__Given request__
Among the lines below, keep only those from the one containing "Model this object" through the one containing "the two runners.", and reproduce them exactly.

__Dataset excerpts__
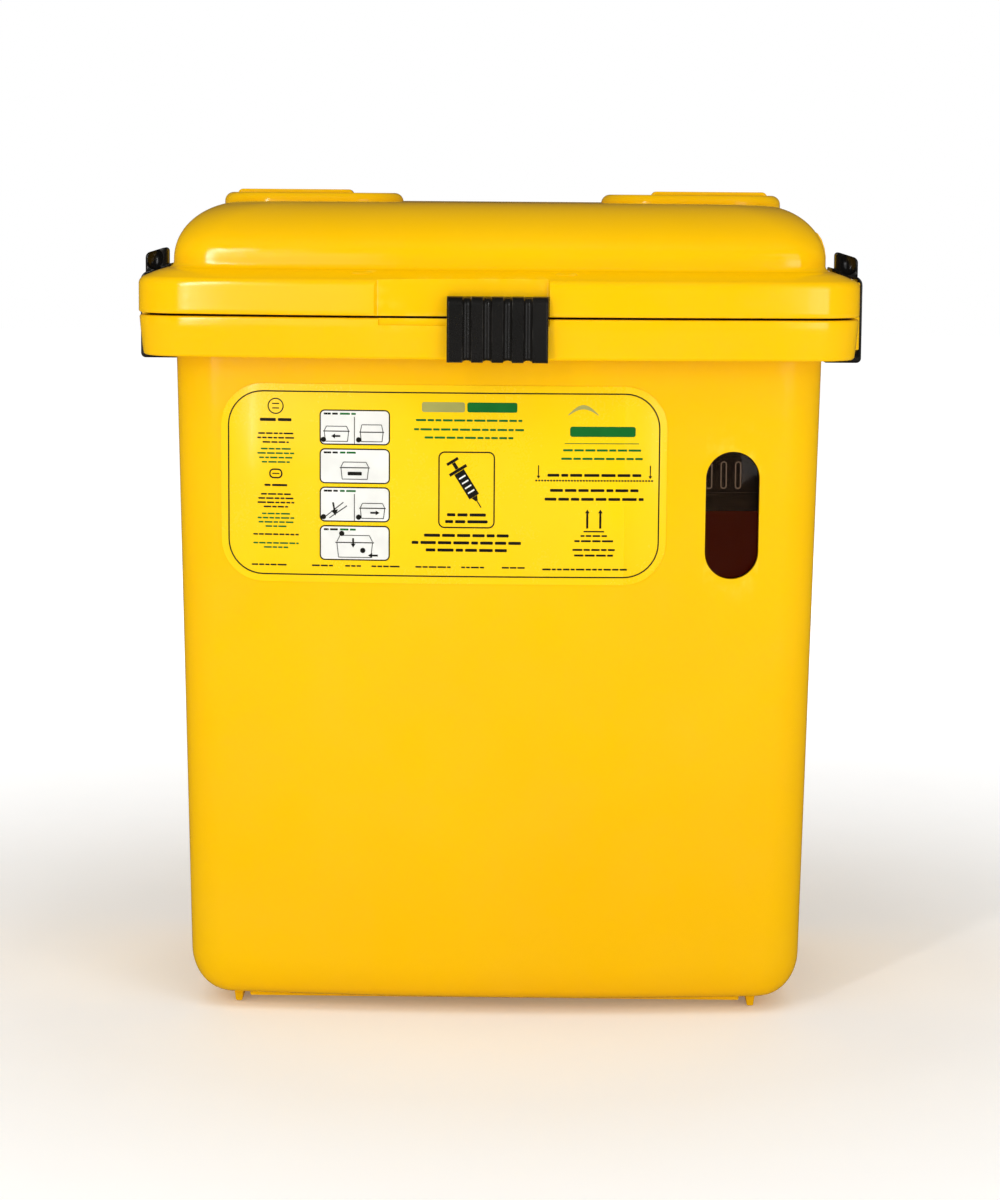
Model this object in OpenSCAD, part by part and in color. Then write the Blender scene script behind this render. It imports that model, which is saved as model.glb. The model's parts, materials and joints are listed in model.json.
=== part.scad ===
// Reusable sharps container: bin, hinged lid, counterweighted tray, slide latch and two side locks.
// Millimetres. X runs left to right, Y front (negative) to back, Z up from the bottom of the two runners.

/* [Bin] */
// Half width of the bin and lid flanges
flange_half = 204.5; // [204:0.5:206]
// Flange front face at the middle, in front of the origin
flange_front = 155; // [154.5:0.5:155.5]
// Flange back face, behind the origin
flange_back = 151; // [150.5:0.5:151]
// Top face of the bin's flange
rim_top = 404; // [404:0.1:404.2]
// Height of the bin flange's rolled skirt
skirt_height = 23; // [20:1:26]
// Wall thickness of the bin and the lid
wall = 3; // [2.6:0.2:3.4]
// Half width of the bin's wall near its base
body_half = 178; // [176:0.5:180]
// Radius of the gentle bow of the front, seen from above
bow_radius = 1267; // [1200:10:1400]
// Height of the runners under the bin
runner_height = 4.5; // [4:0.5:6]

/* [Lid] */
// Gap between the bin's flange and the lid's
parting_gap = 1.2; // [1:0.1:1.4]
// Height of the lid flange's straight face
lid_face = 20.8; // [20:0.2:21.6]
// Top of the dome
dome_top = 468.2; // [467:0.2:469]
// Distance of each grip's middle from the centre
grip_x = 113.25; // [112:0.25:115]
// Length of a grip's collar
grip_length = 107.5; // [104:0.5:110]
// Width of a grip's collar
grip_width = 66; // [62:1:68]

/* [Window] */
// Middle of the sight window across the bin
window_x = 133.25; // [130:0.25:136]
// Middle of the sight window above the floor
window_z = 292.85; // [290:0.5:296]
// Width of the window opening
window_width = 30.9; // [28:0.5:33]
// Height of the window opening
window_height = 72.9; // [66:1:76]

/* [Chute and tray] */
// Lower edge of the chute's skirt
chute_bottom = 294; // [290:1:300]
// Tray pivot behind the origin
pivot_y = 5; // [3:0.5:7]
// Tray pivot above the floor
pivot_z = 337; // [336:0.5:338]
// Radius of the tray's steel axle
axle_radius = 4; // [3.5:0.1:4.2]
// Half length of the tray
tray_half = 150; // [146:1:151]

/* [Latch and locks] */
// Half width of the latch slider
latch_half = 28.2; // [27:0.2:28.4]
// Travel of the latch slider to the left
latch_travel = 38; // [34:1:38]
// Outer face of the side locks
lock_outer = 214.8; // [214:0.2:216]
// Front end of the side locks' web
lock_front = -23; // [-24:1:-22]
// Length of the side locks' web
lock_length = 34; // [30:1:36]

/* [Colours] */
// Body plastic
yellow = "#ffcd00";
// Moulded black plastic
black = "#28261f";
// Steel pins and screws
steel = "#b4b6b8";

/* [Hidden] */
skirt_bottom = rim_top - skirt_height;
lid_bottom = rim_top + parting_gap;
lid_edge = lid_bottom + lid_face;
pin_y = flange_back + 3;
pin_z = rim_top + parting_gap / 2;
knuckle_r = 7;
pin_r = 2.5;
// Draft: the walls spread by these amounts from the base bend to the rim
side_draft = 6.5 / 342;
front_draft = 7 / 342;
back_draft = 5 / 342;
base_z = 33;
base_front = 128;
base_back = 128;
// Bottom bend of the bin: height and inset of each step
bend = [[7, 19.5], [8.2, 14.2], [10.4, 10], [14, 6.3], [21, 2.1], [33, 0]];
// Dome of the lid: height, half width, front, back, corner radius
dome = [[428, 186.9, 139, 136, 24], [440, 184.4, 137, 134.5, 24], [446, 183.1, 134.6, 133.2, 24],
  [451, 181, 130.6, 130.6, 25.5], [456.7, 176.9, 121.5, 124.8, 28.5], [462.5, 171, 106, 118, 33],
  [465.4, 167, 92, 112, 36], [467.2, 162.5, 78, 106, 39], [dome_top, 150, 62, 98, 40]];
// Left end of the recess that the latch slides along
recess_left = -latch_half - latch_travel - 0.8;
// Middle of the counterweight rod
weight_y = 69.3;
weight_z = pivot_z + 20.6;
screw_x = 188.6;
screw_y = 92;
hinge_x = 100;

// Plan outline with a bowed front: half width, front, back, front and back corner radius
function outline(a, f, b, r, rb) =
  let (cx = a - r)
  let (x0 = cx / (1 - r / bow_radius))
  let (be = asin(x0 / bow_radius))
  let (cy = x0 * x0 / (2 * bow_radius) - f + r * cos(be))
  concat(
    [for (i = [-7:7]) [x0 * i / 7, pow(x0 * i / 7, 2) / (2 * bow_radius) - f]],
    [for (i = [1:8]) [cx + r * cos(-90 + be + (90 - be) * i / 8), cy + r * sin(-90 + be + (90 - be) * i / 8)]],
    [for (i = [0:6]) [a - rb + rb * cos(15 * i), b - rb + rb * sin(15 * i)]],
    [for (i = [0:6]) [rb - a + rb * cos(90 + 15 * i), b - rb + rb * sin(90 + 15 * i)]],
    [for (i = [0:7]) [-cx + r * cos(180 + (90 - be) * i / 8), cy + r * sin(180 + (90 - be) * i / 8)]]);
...
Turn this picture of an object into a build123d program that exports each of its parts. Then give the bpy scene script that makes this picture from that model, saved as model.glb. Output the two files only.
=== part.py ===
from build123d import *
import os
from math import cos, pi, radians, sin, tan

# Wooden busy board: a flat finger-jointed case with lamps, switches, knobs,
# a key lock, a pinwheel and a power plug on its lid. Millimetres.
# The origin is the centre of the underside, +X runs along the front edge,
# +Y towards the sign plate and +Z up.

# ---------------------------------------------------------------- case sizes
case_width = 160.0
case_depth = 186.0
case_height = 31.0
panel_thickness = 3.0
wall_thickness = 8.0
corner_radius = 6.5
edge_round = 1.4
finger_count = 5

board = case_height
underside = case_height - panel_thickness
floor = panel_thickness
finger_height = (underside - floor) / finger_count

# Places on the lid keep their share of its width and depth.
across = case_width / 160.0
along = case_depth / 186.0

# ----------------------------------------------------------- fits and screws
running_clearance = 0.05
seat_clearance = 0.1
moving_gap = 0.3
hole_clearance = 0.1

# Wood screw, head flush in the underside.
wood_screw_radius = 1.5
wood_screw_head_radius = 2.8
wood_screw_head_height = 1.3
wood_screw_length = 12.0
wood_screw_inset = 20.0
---
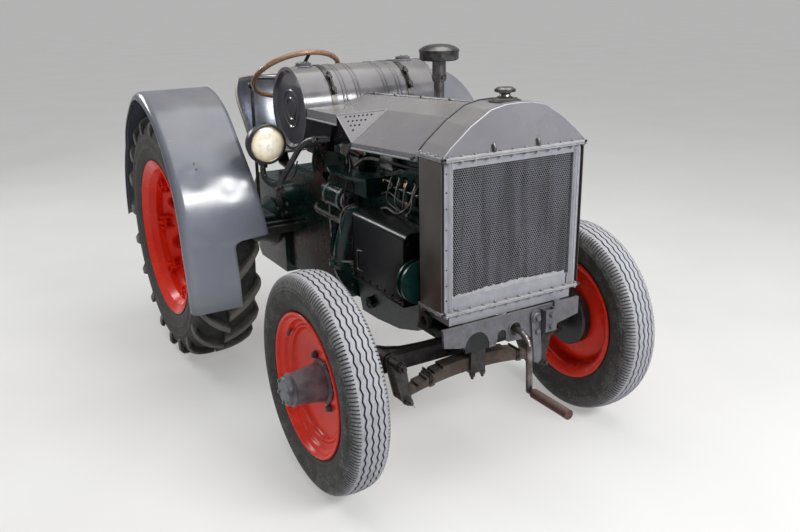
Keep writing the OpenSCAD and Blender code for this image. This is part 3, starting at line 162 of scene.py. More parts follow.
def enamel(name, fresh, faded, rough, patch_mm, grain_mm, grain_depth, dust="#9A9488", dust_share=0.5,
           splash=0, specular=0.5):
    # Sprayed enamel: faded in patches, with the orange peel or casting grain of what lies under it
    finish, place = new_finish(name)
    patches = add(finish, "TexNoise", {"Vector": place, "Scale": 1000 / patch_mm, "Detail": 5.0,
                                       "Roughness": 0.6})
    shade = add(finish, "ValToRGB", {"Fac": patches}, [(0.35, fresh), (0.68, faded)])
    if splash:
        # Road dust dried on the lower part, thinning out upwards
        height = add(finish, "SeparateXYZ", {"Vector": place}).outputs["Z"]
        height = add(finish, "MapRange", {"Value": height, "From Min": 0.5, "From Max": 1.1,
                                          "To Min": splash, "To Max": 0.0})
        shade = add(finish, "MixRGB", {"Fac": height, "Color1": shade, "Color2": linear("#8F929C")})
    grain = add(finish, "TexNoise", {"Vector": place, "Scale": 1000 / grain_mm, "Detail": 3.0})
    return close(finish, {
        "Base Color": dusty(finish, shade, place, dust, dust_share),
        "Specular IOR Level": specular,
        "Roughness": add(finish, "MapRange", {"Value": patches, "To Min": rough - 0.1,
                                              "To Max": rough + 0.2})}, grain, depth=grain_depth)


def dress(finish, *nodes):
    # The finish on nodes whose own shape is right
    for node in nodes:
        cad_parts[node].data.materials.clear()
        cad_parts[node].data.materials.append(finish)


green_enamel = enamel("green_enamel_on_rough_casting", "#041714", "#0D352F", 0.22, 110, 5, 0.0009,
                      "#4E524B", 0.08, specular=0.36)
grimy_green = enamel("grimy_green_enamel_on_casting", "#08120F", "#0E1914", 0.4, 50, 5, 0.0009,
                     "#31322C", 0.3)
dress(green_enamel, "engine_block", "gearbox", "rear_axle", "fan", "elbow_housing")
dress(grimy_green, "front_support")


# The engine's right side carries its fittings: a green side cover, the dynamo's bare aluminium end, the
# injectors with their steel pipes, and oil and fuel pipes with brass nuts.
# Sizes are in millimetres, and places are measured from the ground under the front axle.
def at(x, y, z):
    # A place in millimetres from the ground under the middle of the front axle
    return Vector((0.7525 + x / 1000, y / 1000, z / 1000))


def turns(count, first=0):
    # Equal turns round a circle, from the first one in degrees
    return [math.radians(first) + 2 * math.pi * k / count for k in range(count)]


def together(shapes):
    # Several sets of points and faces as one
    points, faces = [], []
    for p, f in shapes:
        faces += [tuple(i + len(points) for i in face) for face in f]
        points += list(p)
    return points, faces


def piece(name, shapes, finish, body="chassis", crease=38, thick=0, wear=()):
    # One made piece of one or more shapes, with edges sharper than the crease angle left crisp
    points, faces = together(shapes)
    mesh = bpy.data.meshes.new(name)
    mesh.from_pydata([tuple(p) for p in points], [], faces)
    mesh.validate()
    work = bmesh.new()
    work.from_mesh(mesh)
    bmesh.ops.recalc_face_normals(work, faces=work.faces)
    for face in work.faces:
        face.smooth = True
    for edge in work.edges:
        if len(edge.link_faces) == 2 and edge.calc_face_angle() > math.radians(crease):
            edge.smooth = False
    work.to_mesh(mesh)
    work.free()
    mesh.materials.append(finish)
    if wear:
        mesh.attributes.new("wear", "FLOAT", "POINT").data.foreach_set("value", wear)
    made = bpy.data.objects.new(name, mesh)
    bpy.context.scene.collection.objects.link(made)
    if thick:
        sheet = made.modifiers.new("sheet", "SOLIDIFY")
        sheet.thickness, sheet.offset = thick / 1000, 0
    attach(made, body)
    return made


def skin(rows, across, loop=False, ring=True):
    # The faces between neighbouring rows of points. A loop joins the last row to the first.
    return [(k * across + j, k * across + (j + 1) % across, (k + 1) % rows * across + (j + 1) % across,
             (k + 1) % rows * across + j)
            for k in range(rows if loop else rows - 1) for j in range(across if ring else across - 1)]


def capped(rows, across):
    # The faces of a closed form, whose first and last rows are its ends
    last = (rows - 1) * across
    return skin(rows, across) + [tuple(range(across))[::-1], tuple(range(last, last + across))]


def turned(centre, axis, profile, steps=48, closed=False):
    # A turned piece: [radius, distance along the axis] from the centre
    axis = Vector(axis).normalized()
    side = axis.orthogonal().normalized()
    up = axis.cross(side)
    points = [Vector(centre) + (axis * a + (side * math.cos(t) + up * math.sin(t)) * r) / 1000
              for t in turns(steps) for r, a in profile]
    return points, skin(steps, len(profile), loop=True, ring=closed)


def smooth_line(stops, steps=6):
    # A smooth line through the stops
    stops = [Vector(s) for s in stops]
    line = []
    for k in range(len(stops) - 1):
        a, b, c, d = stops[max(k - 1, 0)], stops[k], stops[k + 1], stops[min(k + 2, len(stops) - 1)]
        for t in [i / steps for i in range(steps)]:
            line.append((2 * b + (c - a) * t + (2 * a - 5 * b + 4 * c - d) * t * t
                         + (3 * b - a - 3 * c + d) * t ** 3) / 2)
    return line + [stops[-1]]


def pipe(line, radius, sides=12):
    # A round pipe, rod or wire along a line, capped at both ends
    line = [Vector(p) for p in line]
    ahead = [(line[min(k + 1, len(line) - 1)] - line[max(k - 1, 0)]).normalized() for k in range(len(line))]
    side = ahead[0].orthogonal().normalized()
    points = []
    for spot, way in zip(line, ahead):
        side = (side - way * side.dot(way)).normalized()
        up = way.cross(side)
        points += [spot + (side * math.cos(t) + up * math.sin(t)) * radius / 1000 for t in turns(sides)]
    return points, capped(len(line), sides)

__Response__
Model this object in OpenSCAD, part by part and in color. Then write the Blender scene script behind this render. It imports that model, which is saved as model.glb. The model's parts, materials and joints are listed in model.json.
=== part.scad ===
// Reusable sharps container: bin, hinged lid, counterweighted tray, slide latch and two side locks.
// Millimetres. X runs left to right, Y front (negative) to back, Z up from the bottom of the two runners.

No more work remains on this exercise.